After years of exclusion, isolation, and frustration, a majority of Americans are now so disenchanted with our national political life that they are at risk of disengaging from their local civic lives as well. Volunteerism is down but not gone. The sources and causes of that disenchantment vary wildly across disparate communities, but the emotions and social psychology is shared. Participation in small community engagement is required for communities to function. Our communities rely more on mutual aid and other mechanisms of community-driven unpaid work than we realize. No matter how we nationalize our public discourse and public systems, mutual aid and volunteerism still make many of our local systems work. People need community.

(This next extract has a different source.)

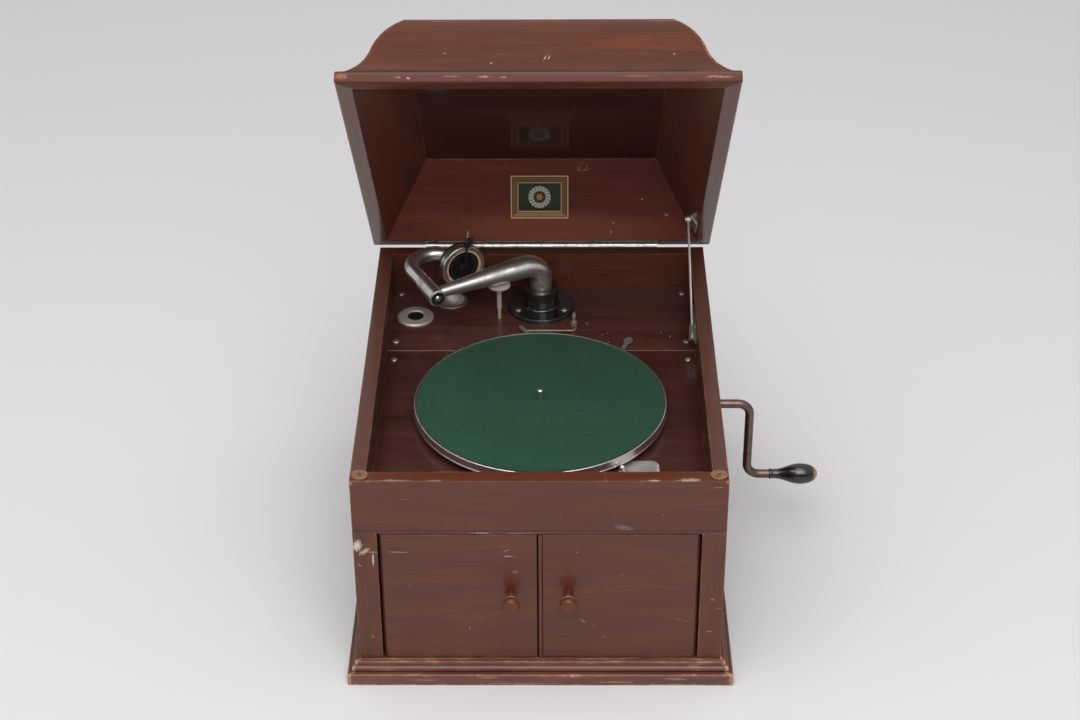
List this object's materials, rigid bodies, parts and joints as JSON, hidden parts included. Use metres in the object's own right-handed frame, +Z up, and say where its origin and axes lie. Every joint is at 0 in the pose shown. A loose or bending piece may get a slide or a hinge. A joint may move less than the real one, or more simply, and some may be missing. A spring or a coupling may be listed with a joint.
{
  "type": "table gramophone",
  "caption": "Wind-up table gramophone: wooden case with doors over an internal horn, hipped lid on a rod stay, felt turntable, gooseneck tone arm and side crank.",
  "frame": {"origin": "centre of the case body's underside, on the floor; the foot moulding and the crank are not counted in that centre", "axes": "+Z up, -Y towards the front with the doors, +X towards the side with the crank"},
  "size_m": [0.5773, 0.591, 0.7111],
  "materials": {
    "mahogany": "old varnished mahogany, worn at the edges",
    "dark_wood": "dark stained board",
    "bare_wood": "unfinished softwood",
    "turned_wood": "turned and polished, worn at the end",
    "bumper": "perished brown rubber",
    "felt": "dark green wool felt",
    "worn_nickel": "worn nickel plate",
    "steel": "plain steel",
    "brown_iron": "browned plated iron rod",
    "old_brass": "tarnished brass",
    "gear_brass": "cut brass",
    "black_japan": "black japanned",
    "cast_iron": "painted casting",
    "gasket_rubber": "aged pinkish rubber"
  },
  "bodies": {
    "case": {"side_left": "mahogany", "side_right": "mahogany", "back_panel": "mahogany", "front_fascia": "mahogany", "door_frame": "mahogany", "bottom_board": "bare_wood", "plinth_front": "mahogany", "plinth_sides": "mahogany", "horn_baffle": "dark_wood", "board_bearers": "bare_wood", "front_motor_board": "dark_wood", "rear_motor_board": "dark_wood", "board_screws": "worn_nickel", "lid_bumpers": "bumper", "hinge_case_leaf": "old_brass", "hinge_pin": "steel", "stay_guide": "steel", "door_pins": "old_brass", "tone_arm_base": "black_japan", "base_screws": "worn_nickel", "arm_rest": "worn_nickel", "used_needle_cup": "worn_nickel", "needle_cup": "worn_nickel", "brake_post": "worn_nickel", "speed_plate": "worn_nickel", "crank_bush": "worn_nickel", "horn": "black_japan", "motor_frame": "cast_iron"},
    "lid": {"lid_front": "mahogany", "lid_rear": "mahogany", "lid_left": "mahogany", "lid_right": "mahogany", "lid_top": "mahogany", "hinge_lid_leaf": "old_brass", "stay_bracket": "steel"},
    "stay": {"stay_rod": "steel"},
    "left_door": {"door_left": "mahogany", "knob_left": "turned_wood"},
    "right_door": {"door_right": "mahogany", "door_bead": "mahogany", "knob_right": "turned_wood"},
    "turntable": {"platter": "worn_nickel", "felt_mat": "felt", "spindle": "steel"},
    "arm": {"tone_arm": "worn_nickel", "arm_cap": "worn_nickel"},
    "neck": {"gooseneck": "worn_nickel", "soundbox": "worn_nickel", "soundbox_gasket": "gasket_rubber", "stylus_bar": "steel", "needle": "steel"},
    "brake": {"brake_lever": "worn_nickel"},
    "trip": {"trip_lever": "worn_nickel"},
    "speed": {"speed_knob": "worn_nickel"},
    "crank": {"crank": "brown_iron"},
    "grip": {"crank_grip": "turned_wood"},
    "middle_wheel": {"middle_gear": "gear_brass"},
    "barrel": {"spring_barrel": "steel"},
    "winder": {"winding_arbor": "steel"},
    "governor": {"governor": "gear_brass"}
  },
  "joints": [
    {"name": "lid_hinge", "type": "hinge", "parent": "case", "child": "lid", "pos_m": [0, 0.2647, 0.288], "axis": [-1, 0, 0], "range_deg": [-49, 0]},
    {"name": "stay_pivot", "type": "hinge", "parent": "lid", "child": "stay", "pos_m": [0.19, 0.23738, 0.34229], "axis": [-1, 0, 0], "range_deg": [0, 58.2]},
    {"name": "left_door_pins", "type": "hinge", "parent": "case", "child": "left_door", "pos_m": [-0.1757, -0.2535, 0.12], "axis": [0, 0, -1], "range_deg": [0, 90]},
    {"name": "right_door_pins", "type": "hinge", "parent": "case", "child": "right_door", "pos_m": [0.1757, -0.2535, 0.12], "axis": [0, 0, 1], "range_deg": [0, 90]},
    {"name": "turntable_spin", "type": "hinge", "parent": "case", "child": "turntable", "pos_m": [0, -0.0525, 0.2], "axis": [0, 0, 1], "continuous": true},
    {"name": "arm_swing", "type": "hinge", "parent": "case", "child": "arm", "pos_m": [0, 0.1925, 0.25], "axis": [0, 0, 1], "range_deg": [-3, 96]},
    {"name": "neck_turn", "type": "hinge", "parent": "arm", "child": "neck", "pos_m": [-0.13543, 0.12349, 0.299], "axis": [0.454, -0.891, 0], "range_deg": [0, 140]},
    {"name": "brake_swing", "type": "hinge", "parent": "case", "child": "brake", "pos_m": [0.093, 0.0585, 0.24], "axis": [0, 0, -1], "range_deg": [0, 12]},
    {"name": "trip_swing", "type": "hinge", "parent": "case", "child": "trip", "pos_m": [0.042, 0.1485, 0.24], "axis": [0, 0, 1], "range_deg": [-3, 3]},
    {"name": "speed_turn", "type": "hinge", "parent": "case", "child": "speed", "pos_m": [0.096, -0.1765, 0.24], "axis": [0, 0, 1], "range_deg": [-135, 135]},
    {"name": "crank_turn", "type": "hinge", "parent": "case", "child": "crank", "pos_m": [0.2, 0.0185, 0.202], "axis": [1, 0, 0], "continuous": true},
    {"name": "grip_spin", "type": "hinge", "parent": "crank", "child": "grip", "pos_m": [0.3, 0.0185, 0.095], "axis": [1, 0, 0], "continuous": true},
    {"name": "middle_spin", "type": "hinge", "parent": "case", "child": "middle_wheel", "pos_m": [-0.00849, -0.00526, 0.19], "axis": [0, 0, 1], "continuous": true},
    {"name": "barrel_spin", "type": "hinge", "parent": "case", "child": "barrel", "pos_m": [0.04, 0.0185, 0.17], "axis": [0, 0, 1], "continuous": true},
    {"name": "winder_turn", "type": "hinge", "parent": "case", "child": "winder", "pos_m": [0.04, 0.0185, 0.19], "axis": [0, 0, 1], "continuous": true},
    {"name": "governor_spin", "type": "hinge", "parent": "case", "child": "governor", "pos_m": [0, -0.0777, 0.1945], "axis": [1, 0, 0], "continuous": true}
  ],
  "couplings": [
    {"joint": "stay_pivot", "follows": "lid_hinge", "ratio": -1.1843},
    {"joint": "middle_spin", "follows": "turntable_spin", "ratio": -0.14286},
    {"joint": "barrel_spin", "follows": "turntable_spin", "ratio": 0.017857},
    {"joint": "governor_spin", "follows": "turntable_spin", "ratio": 40},
    {"joint": "winder_turn", "follows": "crank_turn", "ratio": 0.42857}
  ]
}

And contributing to their communities allows people to them to feel like valuable contributors to expanding the lives of others.
The Disenchanted now makes up a large majority of the country even as some fully disengage from civic life altogether. This majority is a complex community of communities that is defined by a very similar set of emotions that are derived from very different and distinct disenchanting experiences across different communities. There is an important opportunity for bridging between disconnected communities and discovering unexpected allies across that diversity of experience. Recognizing similar emotional responses to our current dysfunction allows us to embrace other communities as allies. The world is full of allies – despite what we're told and despite the hyperpartisan radicalization narrative that drives the group I call The Misenchanted who dominate our dysfunctional politics.
The Misenchanted
Too many of the people who do still affiliate with either major Party are increasingly partisan, increasingly ideologically polarized, increasingly likely to demonize their opponents as evil, and focused more often on ideologically pure political performance art and winning at all costs than on service. Their willingness to subvert democratic culture and norms to win make a system of government built on faith more and more fragile. These hyperpartisans are deeply misenchanted by their own radicalization as each party takes on its own, different dysfunctional affects. The violent fringes of the GOP have been mainstreamed to the point where one of our two major parties is now actively authoritarian and widely open to political violence as a valid strategy of political opposition and now active oppression. The Democratic Party on the other hand seems to be in a slow-motion collapse closer to sclerosis, paralysis, and a lack of ambition than any particular or proactive failure. While some people take that as evidence that we need another major party or for a rising “third party movement” of some kind, I don’t think turning a two-party death match into a three-party death match is going to solve our civic dysfunction. We need a broader reimagining of the purpose of party and the culture of the political components of our shared civic life.
Within The Misenchanted, we see three distinct groups: a very small, but loud and dangerous minority of extremists who are deeply anti-democratic and open to violence as a valid tool of political conflict; a slightly larger number of hyperpartsan political leaders and operatives who have fully embraced their own misenchantment not only as a fact of and resposne to experience, but also as a valid, strategic path to power; and a much larger set of rank-and-file citizens buying into this misenchantment who have been misguided by these other two groups and had their disenchantment exacerbated and even validated by unhealthy media systems built to monetize outrage and conflict into a collective momentum of misenchantment that seems to radicalize them further.
Re-enchantment
If disenchantment is the dominant experience of civic life for most driven by a misenchanted few, then a new path must be defined by the re-enchantment of civic life. Enchantment isn’t about magic or mass delusion. It's not religious in nature. It is, instead, about breathing life into the principles and practices that lead us toward a healthy, vibrant civic life and making our civic life sacred as in important, venerated, earnest, and joyous. This re-enchantment begins with stories that help us reclaim a civic culture we can believe in and that then help us embrace a sacred attitude toward the things that bring us together. We can then leverage that culture to reinvest in the mechanisms we use to share power and make decisions in our democracy like protecting elections as the sacred civic rituals of how we share power in order to do things together we cannot do on our own they ought to be rather than the competitive, legalistic, pugilistic competitions to be used and abused to gain personal power they have become. The spark of hope and optimism that keeps people helping each other, keeps people engaging in their local volunteer fire departments, PTA, and food pantries, and keeps people hoping for something better is the source we need to fuel in order to reclaim our civic life.
We breathe life into that spark by creating healthy civic rituals that not only remind people that diverse community can work but also invite them to experience how a fundamentally different civic culture feels. Civic life can deliver results that matter for people and be joyful – it can be resacralized if we seek it. Explaining and understanding new civic culture as an intellectual or theoretical exercise no matter how rigorous is insufficient to transcend the skepticism and cynicism of The Disenchanted. The more heterogenous our communities, the more creative and adaptive they are, but only when we embrace that diversity as a source of opportunity and connectedness, not as a threat. Civic culture that is sacred and earnest gives us rituals that build connection, deliver on promises, and offer us civic spaces — physical, informational, and virtual — that reveal togetherness and reinforce the principles of healthy democratic culture: self-government, self-determination, pluralism, and interdependence. These experiences are the beginning of the re-enchantment of a civic culture that we are craving. New experiences that feel different than the disenchanting dysfunction that is pushing us out of civic life. The re-enchantment is always available whenever we are ready to begin.